What a funny establishment has been our dying one, the one that has ruled us since it eclipsed the old “WASP” order in the 1960s and 70s. You expect an establishment, even one you dislike, to be formidable and minimally competent.

But our current establishment is the opposite of the latter, as its lengthening list of disasters—Enron, the dotcom crash, the Iraq War, the 2008 crash, the Hoax among them—indicates. Nor is it truly formidable. It’s vicious, and it can do great damage, but only in a shrill and hysterical way that makes it ultimately contemptible and weak. We can see this now that it’s falling in country after Western country, ceding place to right- or even left-populist movements. There are in the men of our effete establishment none of the can-do masculinity that characterizes a Bolsonaro, an Orban, a Putin, a Tsar Nikolai I (O blessed be his holy name!). And therefore our establishment is capable of no dignity as it now expires.

•••

Preparations for Easter (O HOLY PASCHA, MOST CONVIVIAL AND VENERABLE) are in progress here on our organic farm in Indiana.

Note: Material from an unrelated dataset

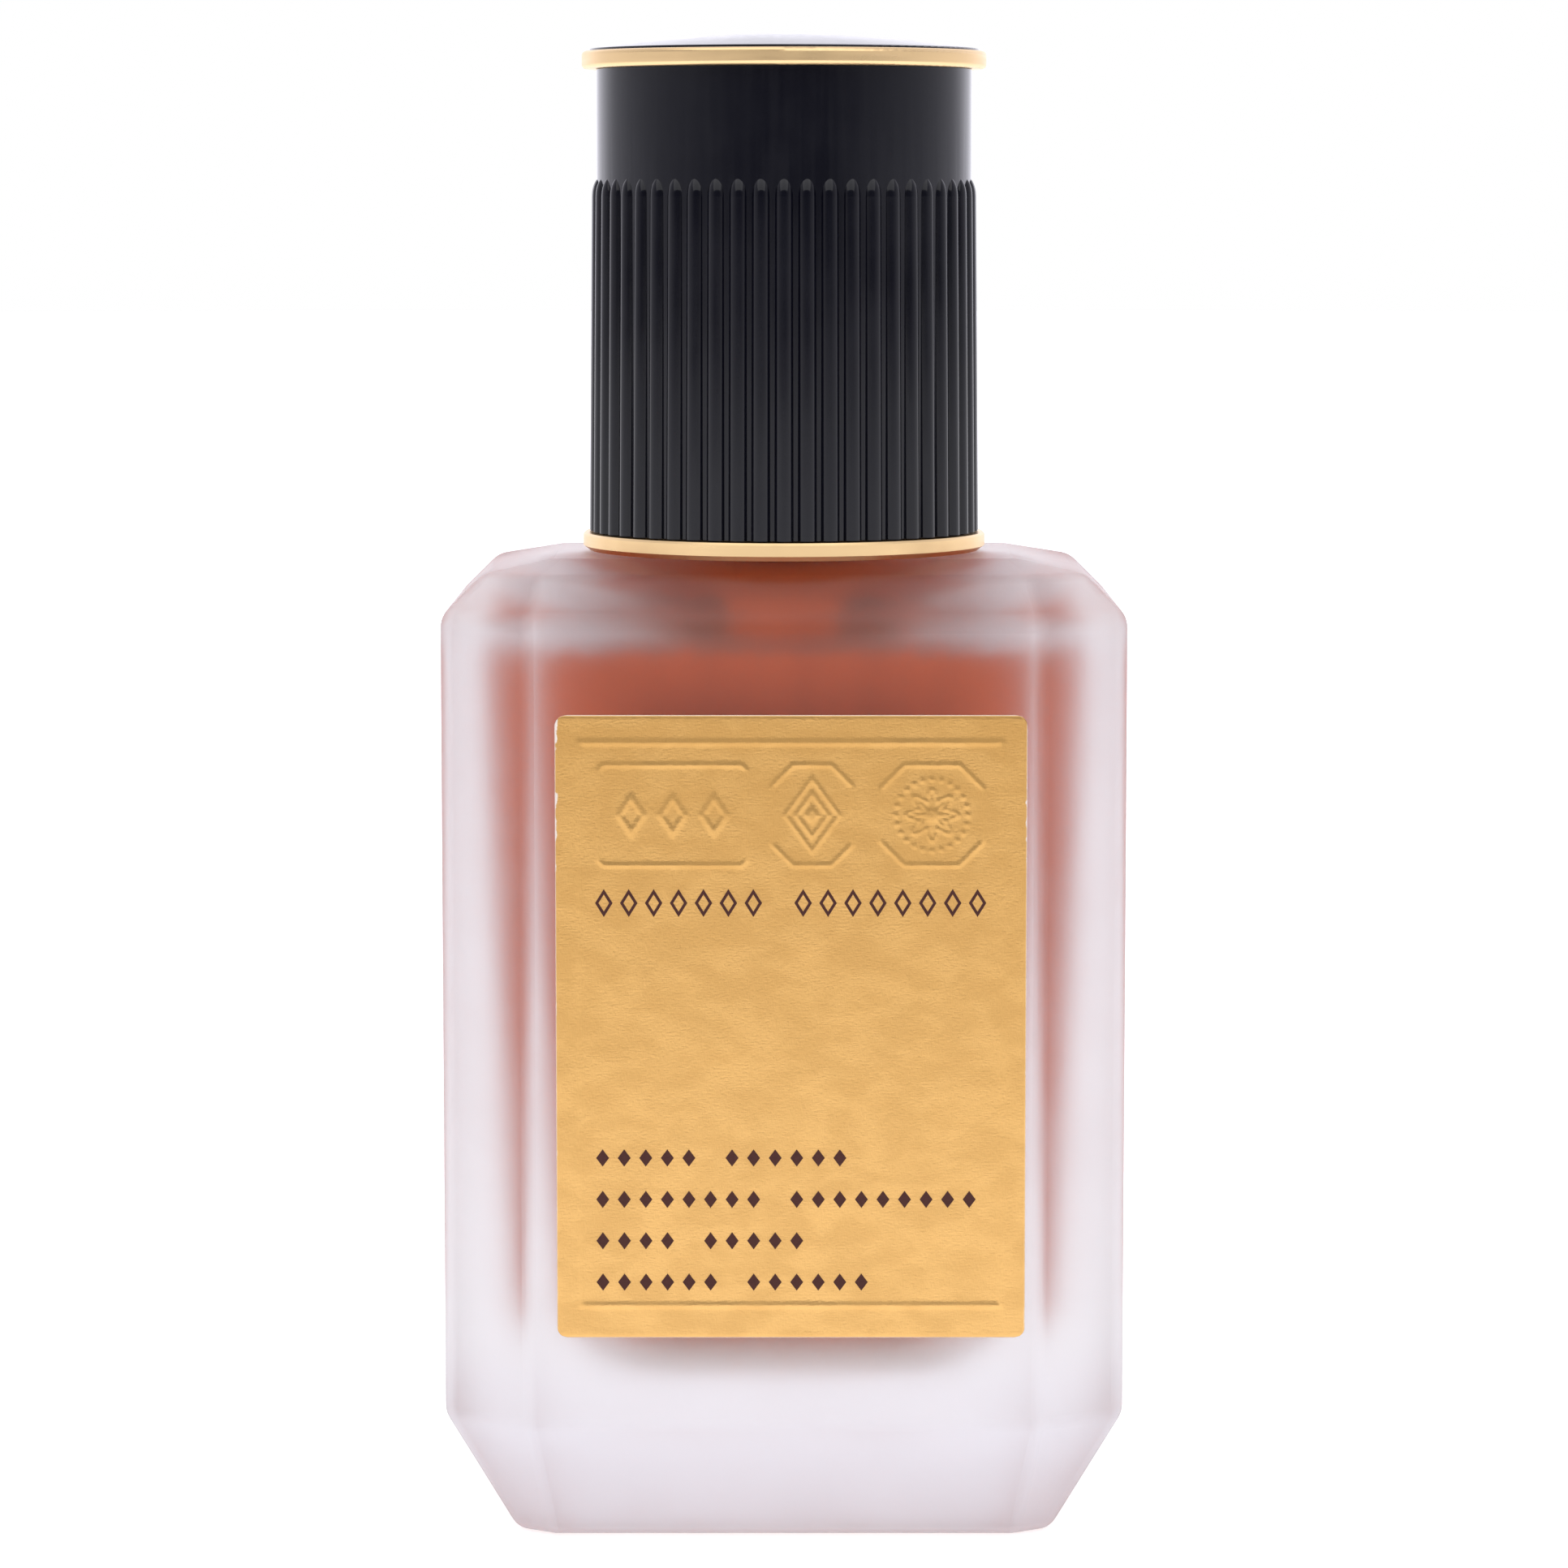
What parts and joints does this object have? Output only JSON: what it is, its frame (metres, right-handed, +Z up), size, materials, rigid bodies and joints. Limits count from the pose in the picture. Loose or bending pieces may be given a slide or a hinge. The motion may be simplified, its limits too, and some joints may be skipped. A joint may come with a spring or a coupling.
{
  "type": "foundation bottle",
  "caption": "Frosted glass foundation bottle with cut corners, a gold front label, a ribbed black overcap with gold rings, and a lotion pump under the cap.",
  "frame": {"origin": "centre of the flat base the bottle stands on", "axes": "+Z up along the neck and pump; the label faces -Y, so +X is to the right seen from the front"},
  "size_m": [0.0492, 0.0342, 0.1089],
  "materials": {
    "frosted_glass": "frosted",
    "gold_label": "satin metallic foil on paper",
    "foundation": "opaque liquid",
    "gold_metal": "polished",
    "black_plastic": "glossy",
    "natural_plastic": "natural translucent",
    "gasket_foam": "foam",
    "steel": "polished"
  },
  "bodies": {
    "bottle": {"bottle_glass": "frosted_glass", "front_label": "gold_label", "foundation_fill": "foundation"},
    "pump_unit": {"pump_housing": "natural_plastic", "pump_turret": "natural_plastic", "neck_gasket": "gasket_foam", "dip_tube": "natural_plastic", "return_spring": "steel"},
    "closure": {"screw_closure": "natural_plastic", "collar_shell": "gold_metal"},
    "overcap": {"cap_shell": "black_plastic", "cap_liner": "natural_plastic", "cap_top_ring": "gold_metal", "cap_top_disc": "black_plastic"},
    "stem": {"pump_stem": "natural_plastic", "stem_plug": "natural_plastic"},
    "piston": {"pump_piston": "natural_plastic"},
    "actuator": {"actuator_button": "black_plastic", "spout_insert": "black_plastic"},
    "valve_ball": {"inlet_ball": "steel"}
  },
  "joints": [
    {"name": "pump_lift", "type": "slide", "parent": "bottle", "child": "pump_unit", "axis": [0, 0, 1], "range_m": [0, 0.00476]},
    {"name": "closure_turn", "type": "hinge", "parent": "pump_unit", "child": "closure", "pos_m": [0, 0, 0.078], "axis": [0, 0, 1], "range_deg": [0, 540]},
    {"name": "cap_pull", "type": "slide", "parent": "closure", "child": "overcap", "axis": [0, 0, 1], "range_m": [0, 0.045]},
    {"name": "actuator_press", "type": "slide", "parent": "pump_unit", "child": "stem", "axis": [0, 0, -1], "range_m": [0, 0.004], "stiffness_N_per_m": 2500, "springref_m": -0.004, "deforming": ["return_spring"]},
    {"name": "piston_slip", "type": "slide", "parent": "stem", "child": "piston", "axis": [0, 0, 1], "range_m": [0, 0.0008]},
    {"name": "actuator_swivel", "type": "hinge", "parent": "stem", "child": "actuator", "pos_m": [0, 0, 0.095], "axis": [0, 0, 1], "continuous": true},
    {"name": "ball_lift", "type": "slide", "parent": "pump_unit", "child": "valve_ball", "axis": [0, 0, 1], "range_m": [0, 0.0008]}
  ],
  "couplings": [
    {"joint": "closure_turn", "follows": "pump_lift", "rad_per_m": 1979}
  ]
}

I’ve been studying the ancient Russian Orthodox monastic tradition—practiced with especial zeal in the great cliff monasteries of Crimea—according to which novitiates at Easter time were encouraged to decorate, instead of eggs, the glans of each other’s penises. Tiny brushes were used by the brothers for these holy purposes.

The most credible scholars ascribe this tradition, one of the many charming traditions of Russian Orthodoxy, to the dearness of eggs at these religious sites. Needless to say, it was hard to raise chickens under high-altitude cliff-side conditions.

Now that, in the post-Soviet era, those monasteries have been again consecrated, I wonder whether this delightful Pascha tradition hasn’t been revived. The chance to see it for myself, reborn and in its vitality, is yet another reason I yearn, like so many of us Russian Orthodox faithful, to visit Liberated Crimea.